Even police efforts to interact through social media can have a sinister edge. Tweeting out to the community is one thing. Tracking the online activities of people who are, after all, just exercising their rights to civil protest is another -- and Abdullah, for one, fears the latter is happening.

In other words, Khan said, the LAPD -- and other police departments -- “are incorporating and codifying counterterrorism and counterinsurgency methodology and tactics into their daily policing.”

The LAPD declined to comment on its use of technology to surveil citizens. A Justice Department spokesman said that Lynch was simply in the city “to highlight ways in which the LAPD uses social media and technology to positively engage the LA community.”

Body cameras are one of the tools that Los Angeles police use to surveil residents, according to the Stop LAPD Spying Coalition.
Body cameras are one of the tools that Los Angeles police use to surveil residents, according to the Stop LAPD Spying Coalition.
Al Sieb/Reuters

On Wednesday, Lynch attended a briefing at the LAPD Real Time Analysis and Critical Response Division. It's the department’s first fusion center -- a place where it gathers, analyzes and shares information to scope out alleged threats.

Or Khan put it, “to spy and to gather information on people.”

LAPD’s participation in the Nationwide Suspicious Activity Reporting (SAR) Initiative, for instance, has been heavily criticized for the activities that it deems to be suspicious. These include “suspected pre-operational surveillance” (using a camera or binoculars), “counter-surveillance efforts” (doubling back, evasive driving or changing your appearance), and taking measurements (counting footsteps).

Any of these innocuous behaviors can lead the police to write up a secret file on an individual and upload it into a database accessible to every law enforcement agency in the country, Khan said.

And the SAR program doesn't surveil the city's residents equally. Over 30 percent of suspicious activity reports involved black Los Angelenos and 50 percent of the women surveilled were black, according to an inspector general's audit of the program in January 2015. Black people comprise 9.6 percent of the city’s population.

“These are the tools for racial profiling,” Khan said.

People protest in March against the killing of a mentally ill homeless man, who allegedly tried to grab an LA police officer's gun during a scuffle.
People protest in March against the killing of a mentally ill homeless man, who allegedly tried to grab an LA police officer's gun during a scuffle.
Lucy Nicholson / Reuters

Beyond the surveillance, Abdullah takes issue with the Justice Department honoring what she called “the most murderous police department in the entire country.”

In 2015, LAPD officers shot 38 people -- and killed 21 of them. The number killed, according to NPR, tops the number of people shot to death by police in several of the nation's other largest cities, including Chicago, Houston and Philadelphia. The LAPD also saw an uptick of deaths in custody last year.

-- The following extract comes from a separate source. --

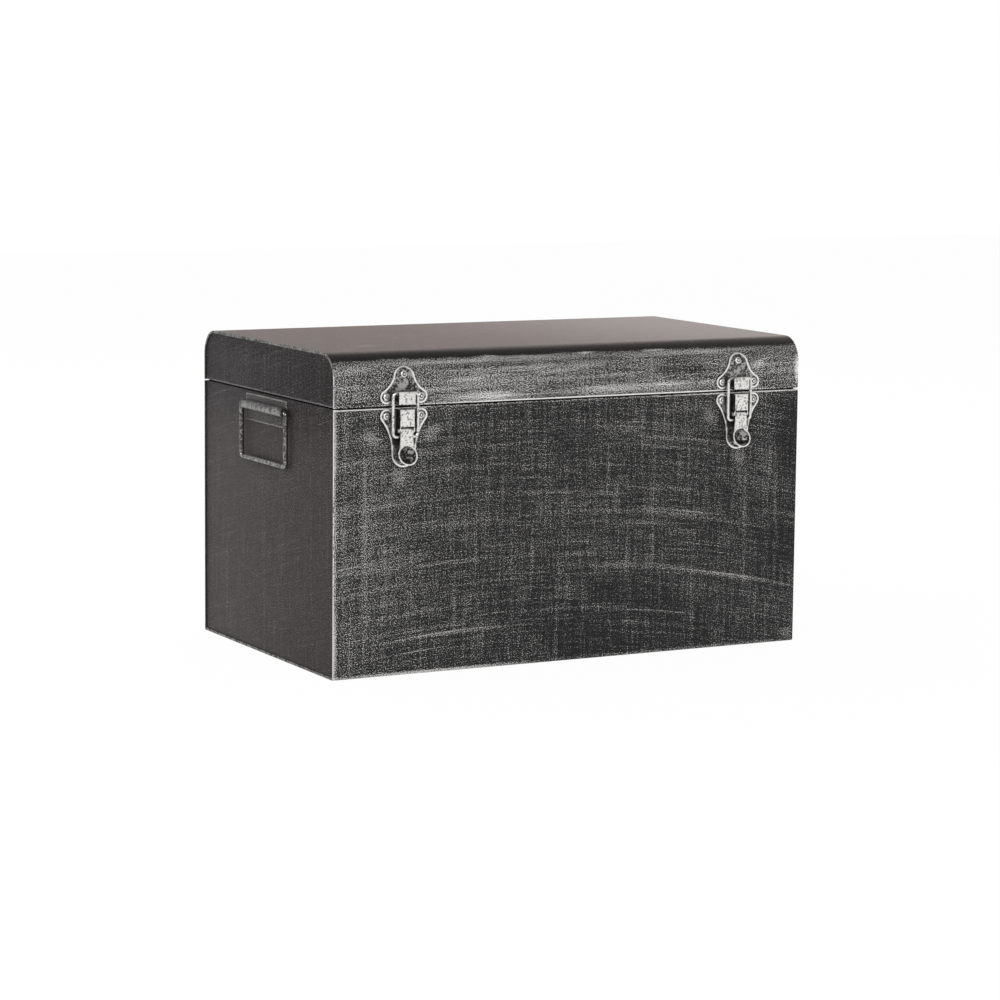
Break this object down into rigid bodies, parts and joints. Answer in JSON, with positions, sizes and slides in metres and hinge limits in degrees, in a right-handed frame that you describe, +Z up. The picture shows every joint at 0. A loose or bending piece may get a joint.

At least eight people have been killed by on-duty LAPD officers this year, according to The Counted.

Lately, officers have also been cracking down on dissent at the public meetings of the Los Angeles Police Commission, Abdullah said.

“This is the first week in four weeks that there have been no arrests for showing up at the oversight body public meeting,” she said. “And so, I’m really angry that the attorney general is turning a blind eye to that.”

Last week, an 81-year-old man was dragged out of the meeting and arrested for speaking off topic. The week before, someone was arrested for filming the meeting, Abdullah said. On another occasion, a civilian was detained for walking out the wrong door. Abdullah herself was arrested for going over the two-minute speaking limit, she said.

The Los Angeles Police Commission did not respond to a request for comment.

Considering all of these events, Abdullah said she can't understand why the attorney general would highlight the LAPD as a pillar of community policing.

Initially, she thought that Lynch was actually going to present the LAPD with the Attorney General’s Distinguished Service in Community Policing award. She even started a petition calling out the police department’s “long and deep history of corruption that continues in their current practices.” But there will be no award.

Still, Abdullah said of the attorney general, “It doesn’t make sense to me that, as a black woman, you can turn a blind eye to what LAPD has a history of doing and continues to do.”